Aboriginal History
- Discipline: Anthropology, history, Indigenous studies
- Language: English
- Edited by: Ingereth MacFarlane, Liz Conor

Publication details
- History: 1977–present
- Publisher: Aboriginal History, Australian National University (Australia)
- Frequency: Annually
- Open access: Yes

Standard abbreviations
- ISO 4: Aborig. Hist.

Indexing
- ISSN: 0314-8769 (print) 1837-9389 (web)

Links
- Journal homepage; Online access at ANU Press;

= Aboriginal History =

Aboriginal History is an annual peer-reviewed academic journal published as an open access journal by Aboriginal History Inc. and ANU Press. It was established in 1977 (co-founded and edited by Diane Barwick) and covers interdisciplinary historical studies in the field of the interactions between Aboriginal Australian and Torres Strait Islander peoples and non-Indigenous peoples.

==Scope==
The journal's scope includes the areas of Australian Indigenous history and oral histories, languages, biographies, bibliographic guides and archival research.

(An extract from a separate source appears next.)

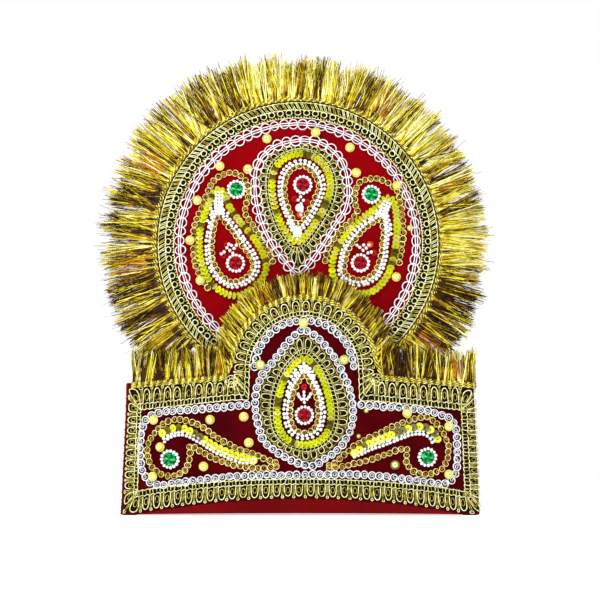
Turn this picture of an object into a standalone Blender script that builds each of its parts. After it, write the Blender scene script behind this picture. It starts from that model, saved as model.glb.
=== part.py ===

It has also brought previously unpublished manuscripts and research in the fields of Australian archaeology, anthropology, linguistics, demography, sociology, law and geography to the professional and wider public. A focus on cultural, political and economic history is complemented by critiques of current events of relevance to Aboriginal and Torres Strait Islander culture and society.